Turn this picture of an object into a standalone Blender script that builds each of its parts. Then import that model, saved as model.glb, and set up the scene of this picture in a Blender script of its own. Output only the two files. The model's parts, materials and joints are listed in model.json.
* * *
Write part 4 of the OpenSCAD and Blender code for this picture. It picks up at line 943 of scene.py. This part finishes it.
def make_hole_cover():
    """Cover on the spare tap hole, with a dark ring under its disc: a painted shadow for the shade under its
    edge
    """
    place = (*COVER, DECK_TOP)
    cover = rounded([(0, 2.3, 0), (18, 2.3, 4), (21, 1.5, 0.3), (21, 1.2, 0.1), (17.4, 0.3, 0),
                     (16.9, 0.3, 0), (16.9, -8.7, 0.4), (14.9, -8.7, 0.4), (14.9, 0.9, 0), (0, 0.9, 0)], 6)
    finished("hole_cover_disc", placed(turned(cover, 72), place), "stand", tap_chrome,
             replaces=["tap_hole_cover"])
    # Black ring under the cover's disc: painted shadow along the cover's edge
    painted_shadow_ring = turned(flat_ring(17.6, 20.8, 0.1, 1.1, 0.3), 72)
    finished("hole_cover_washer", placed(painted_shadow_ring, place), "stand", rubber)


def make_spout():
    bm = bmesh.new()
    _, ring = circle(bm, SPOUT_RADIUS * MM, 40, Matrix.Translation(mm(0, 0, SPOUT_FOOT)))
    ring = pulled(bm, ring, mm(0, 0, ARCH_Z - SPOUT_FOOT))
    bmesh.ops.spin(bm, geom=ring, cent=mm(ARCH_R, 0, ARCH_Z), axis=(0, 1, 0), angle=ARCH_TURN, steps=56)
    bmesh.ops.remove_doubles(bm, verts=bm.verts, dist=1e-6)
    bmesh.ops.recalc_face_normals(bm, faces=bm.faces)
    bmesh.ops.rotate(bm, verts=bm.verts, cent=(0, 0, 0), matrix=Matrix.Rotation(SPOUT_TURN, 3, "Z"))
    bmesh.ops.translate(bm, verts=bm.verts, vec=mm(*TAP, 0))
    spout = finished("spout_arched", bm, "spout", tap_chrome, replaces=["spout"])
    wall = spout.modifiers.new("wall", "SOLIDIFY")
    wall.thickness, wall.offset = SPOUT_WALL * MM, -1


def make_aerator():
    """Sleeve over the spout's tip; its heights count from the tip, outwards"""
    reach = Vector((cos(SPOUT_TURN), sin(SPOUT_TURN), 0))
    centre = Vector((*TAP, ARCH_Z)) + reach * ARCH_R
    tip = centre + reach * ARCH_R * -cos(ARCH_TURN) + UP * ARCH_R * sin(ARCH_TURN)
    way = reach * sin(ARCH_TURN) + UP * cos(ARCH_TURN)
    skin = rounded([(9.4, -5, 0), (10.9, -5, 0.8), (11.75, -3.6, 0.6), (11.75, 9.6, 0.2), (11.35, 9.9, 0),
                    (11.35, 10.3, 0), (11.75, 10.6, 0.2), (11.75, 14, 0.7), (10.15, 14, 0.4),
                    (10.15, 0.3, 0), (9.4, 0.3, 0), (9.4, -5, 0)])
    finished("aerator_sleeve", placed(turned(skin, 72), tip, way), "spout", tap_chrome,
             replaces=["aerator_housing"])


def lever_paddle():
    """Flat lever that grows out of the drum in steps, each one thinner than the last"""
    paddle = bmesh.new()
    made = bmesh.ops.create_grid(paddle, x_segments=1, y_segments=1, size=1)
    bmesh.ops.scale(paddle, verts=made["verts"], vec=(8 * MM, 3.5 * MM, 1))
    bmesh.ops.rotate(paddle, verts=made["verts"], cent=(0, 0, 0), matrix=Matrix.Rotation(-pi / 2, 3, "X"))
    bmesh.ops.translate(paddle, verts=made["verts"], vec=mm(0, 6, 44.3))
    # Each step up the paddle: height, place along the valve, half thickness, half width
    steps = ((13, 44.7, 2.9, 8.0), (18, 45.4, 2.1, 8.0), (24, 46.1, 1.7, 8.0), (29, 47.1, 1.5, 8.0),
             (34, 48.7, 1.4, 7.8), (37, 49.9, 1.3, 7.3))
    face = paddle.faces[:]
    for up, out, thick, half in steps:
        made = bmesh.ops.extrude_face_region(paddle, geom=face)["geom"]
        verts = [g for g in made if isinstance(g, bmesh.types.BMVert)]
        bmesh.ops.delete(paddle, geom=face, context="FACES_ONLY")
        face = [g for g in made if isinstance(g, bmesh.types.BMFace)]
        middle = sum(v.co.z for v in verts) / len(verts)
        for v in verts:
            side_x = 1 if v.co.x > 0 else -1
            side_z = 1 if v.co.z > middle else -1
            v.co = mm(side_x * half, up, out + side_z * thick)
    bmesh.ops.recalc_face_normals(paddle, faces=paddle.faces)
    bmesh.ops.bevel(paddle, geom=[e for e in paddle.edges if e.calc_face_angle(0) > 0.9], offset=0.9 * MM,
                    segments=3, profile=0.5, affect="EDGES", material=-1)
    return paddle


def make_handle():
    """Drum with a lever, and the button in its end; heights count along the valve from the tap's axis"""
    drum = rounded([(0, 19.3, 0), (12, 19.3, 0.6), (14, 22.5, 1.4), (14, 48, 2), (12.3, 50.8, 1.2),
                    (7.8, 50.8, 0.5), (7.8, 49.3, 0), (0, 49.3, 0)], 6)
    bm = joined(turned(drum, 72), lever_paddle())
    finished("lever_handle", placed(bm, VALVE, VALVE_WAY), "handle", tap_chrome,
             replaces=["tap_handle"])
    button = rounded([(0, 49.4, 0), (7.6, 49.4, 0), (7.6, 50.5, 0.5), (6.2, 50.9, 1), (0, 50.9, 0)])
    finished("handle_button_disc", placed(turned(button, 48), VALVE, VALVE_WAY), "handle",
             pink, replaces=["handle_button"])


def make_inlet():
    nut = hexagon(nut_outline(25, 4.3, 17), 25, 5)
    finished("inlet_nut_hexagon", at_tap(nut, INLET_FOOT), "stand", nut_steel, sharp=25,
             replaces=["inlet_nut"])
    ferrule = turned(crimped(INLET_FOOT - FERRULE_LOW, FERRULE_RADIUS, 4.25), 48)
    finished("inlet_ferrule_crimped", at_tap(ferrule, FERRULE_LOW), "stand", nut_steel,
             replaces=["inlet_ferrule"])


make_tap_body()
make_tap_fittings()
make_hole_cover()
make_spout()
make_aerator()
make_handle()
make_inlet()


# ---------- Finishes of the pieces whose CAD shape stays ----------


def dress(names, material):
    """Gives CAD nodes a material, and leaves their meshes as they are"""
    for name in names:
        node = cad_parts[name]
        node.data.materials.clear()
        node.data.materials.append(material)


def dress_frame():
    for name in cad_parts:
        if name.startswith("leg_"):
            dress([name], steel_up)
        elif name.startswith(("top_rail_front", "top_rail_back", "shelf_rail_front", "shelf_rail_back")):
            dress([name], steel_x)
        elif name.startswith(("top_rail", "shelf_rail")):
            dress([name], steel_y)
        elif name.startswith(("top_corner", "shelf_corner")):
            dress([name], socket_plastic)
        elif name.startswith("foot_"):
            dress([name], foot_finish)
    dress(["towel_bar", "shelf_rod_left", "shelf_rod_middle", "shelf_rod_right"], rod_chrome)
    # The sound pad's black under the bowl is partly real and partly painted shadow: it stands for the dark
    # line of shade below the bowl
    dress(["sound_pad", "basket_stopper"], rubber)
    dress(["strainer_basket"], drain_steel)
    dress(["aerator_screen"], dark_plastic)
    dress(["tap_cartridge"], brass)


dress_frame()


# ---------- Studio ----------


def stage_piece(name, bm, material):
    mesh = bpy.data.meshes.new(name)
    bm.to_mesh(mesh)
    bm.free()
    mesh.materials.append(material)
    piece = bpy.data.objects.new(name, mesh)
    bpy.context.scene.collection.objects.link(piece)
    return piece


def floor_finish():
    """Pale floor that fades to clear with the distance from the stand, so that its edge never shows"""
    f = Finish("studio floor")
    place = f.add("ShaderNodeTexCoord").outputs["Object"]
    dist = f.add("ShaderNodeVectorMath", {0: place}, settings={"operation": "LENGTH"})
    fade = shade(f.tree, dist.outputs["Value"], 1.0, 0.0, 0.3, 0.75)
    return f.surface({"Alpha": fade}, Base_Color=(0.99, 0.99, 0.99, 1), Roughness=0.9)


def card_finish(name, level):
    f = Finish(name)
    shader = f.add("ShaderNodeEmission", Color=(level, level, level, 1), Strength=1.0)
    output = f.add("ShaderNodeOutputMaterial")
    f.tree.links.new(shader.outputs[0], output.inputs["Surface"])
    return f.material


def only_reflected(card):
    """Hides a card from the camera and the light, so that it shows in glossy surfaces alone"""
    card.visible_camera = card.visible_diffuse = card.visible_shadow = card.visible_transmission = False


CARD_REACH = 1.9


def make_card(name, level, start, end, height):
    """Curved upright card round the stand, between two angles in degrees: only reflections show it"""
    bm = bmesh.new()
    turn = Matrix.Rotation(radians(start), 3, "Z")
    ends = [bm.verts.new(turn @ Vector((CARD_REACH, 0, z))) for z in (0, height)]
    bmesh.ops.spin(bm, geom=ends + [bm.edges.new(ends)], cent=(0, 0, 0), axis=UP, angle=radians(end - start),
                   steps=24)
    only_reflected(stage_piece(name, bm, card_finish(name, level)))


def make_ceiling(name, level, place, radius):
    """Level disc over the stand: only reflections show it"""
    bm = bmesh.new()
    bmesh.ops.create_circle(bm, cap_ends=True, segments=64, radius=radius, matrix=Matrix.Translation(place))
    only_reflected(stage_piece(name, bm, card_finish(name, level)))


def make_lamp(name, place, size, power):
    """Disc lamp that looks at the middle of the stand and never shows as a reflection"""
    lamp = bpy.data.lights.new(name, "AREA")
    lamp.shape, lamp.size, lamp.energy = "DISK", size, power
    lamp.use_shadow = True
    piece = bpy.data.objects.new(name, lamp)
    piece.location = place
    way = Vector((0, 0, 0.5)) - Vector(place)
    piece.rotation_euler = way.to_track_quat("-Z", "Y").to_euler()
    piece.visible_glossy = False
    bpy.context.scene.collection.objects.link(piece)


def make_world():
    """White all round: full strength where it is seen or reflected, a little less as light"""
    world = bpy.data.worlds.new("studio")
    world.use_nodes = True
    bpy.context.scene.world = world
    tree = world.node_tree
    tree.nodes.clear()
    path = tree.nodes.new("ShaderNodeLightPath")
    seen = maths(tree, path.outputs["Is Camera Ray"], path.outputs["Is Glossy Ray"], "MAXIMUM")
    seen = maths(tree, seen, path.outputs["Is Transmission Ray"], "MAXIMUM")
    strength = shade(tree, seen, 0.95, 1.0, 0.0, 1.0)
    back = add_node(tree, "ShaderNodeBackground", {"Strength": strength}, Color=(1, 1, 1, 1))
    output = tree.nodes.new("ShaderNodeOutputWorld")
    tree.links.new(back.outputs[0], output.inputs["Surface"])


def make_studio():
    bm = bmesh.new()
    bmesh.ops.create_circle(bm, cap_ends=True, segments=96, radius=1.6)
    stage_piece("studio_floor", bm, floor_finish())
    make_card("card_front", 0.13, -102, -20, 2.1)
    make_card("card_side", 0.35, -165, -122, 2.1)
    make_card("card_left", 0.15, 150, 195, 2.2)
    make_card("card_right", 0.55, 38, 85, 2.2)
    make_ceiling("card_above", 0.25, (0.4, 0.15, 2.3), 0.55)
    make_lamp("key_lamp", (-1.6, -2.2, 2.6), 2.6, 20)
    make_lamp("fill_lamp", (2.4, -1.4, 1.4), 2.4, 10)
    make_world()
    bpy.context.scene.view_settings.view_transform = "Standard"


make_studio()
---
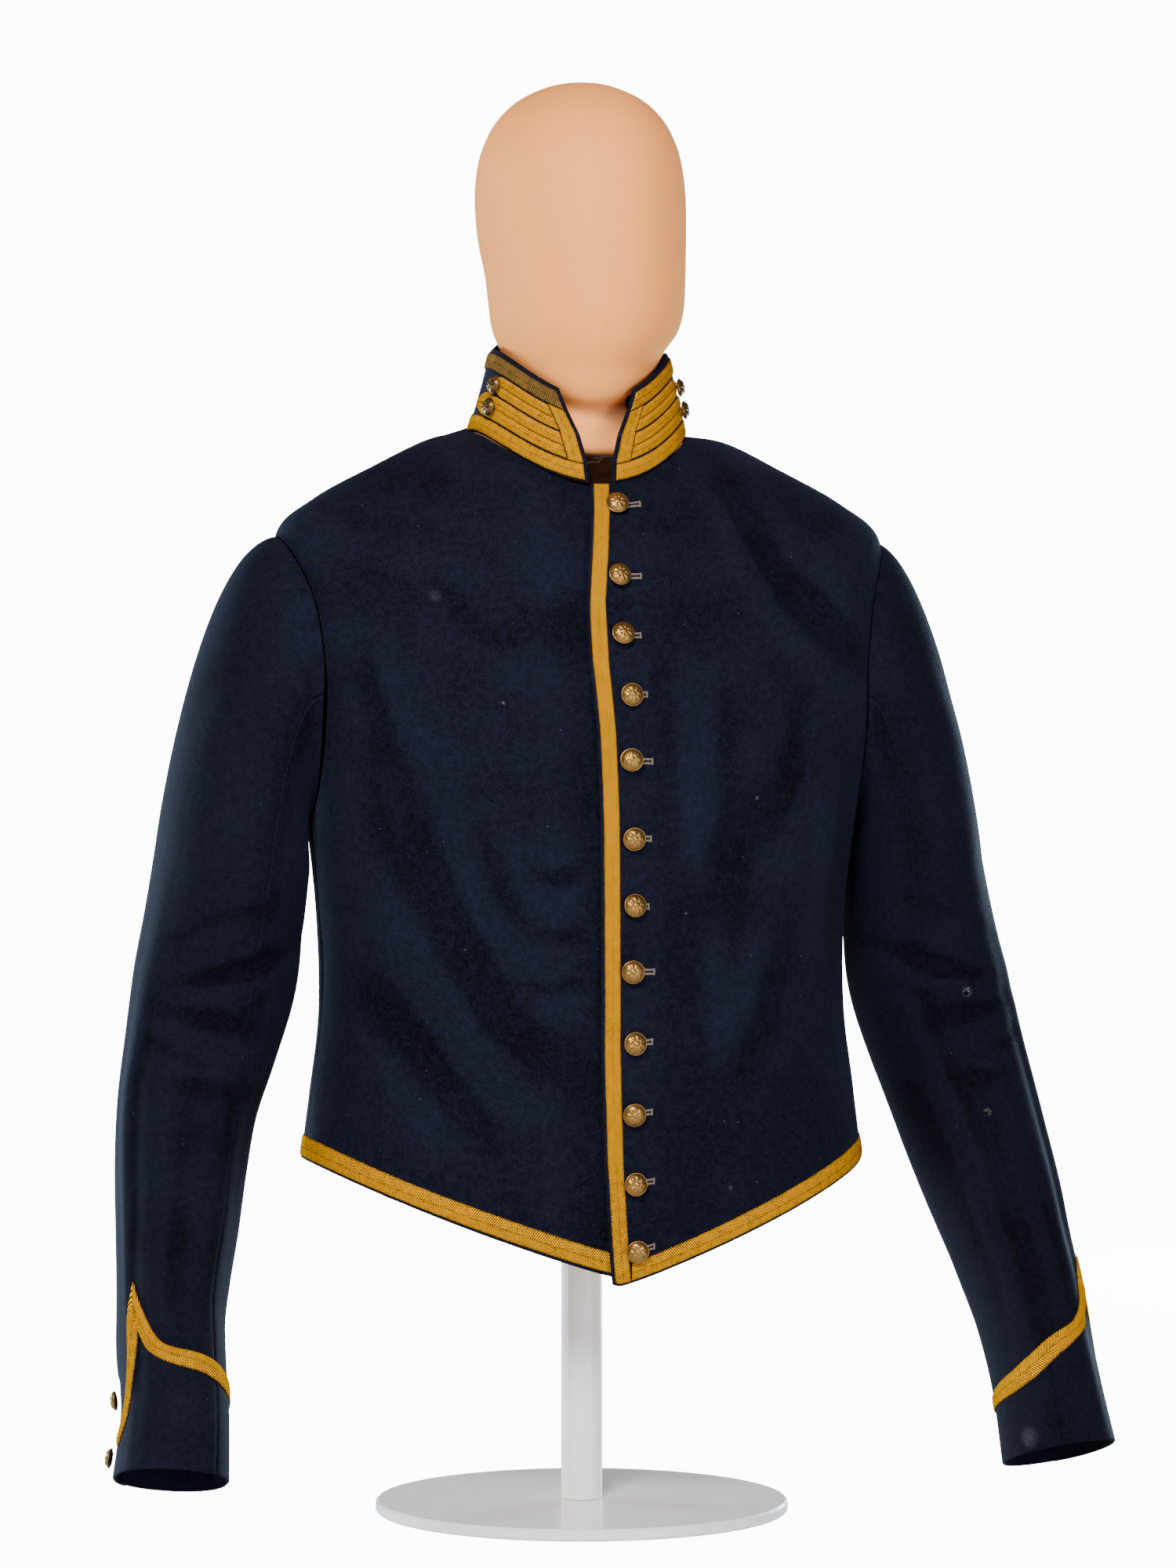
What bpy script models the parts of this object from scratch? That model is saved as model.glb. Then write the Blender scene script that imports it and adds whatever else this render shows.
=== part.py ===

- **What you need to do**: Give the number of lines in the data that contain "script", with no other words.

- **Correct answer**: 2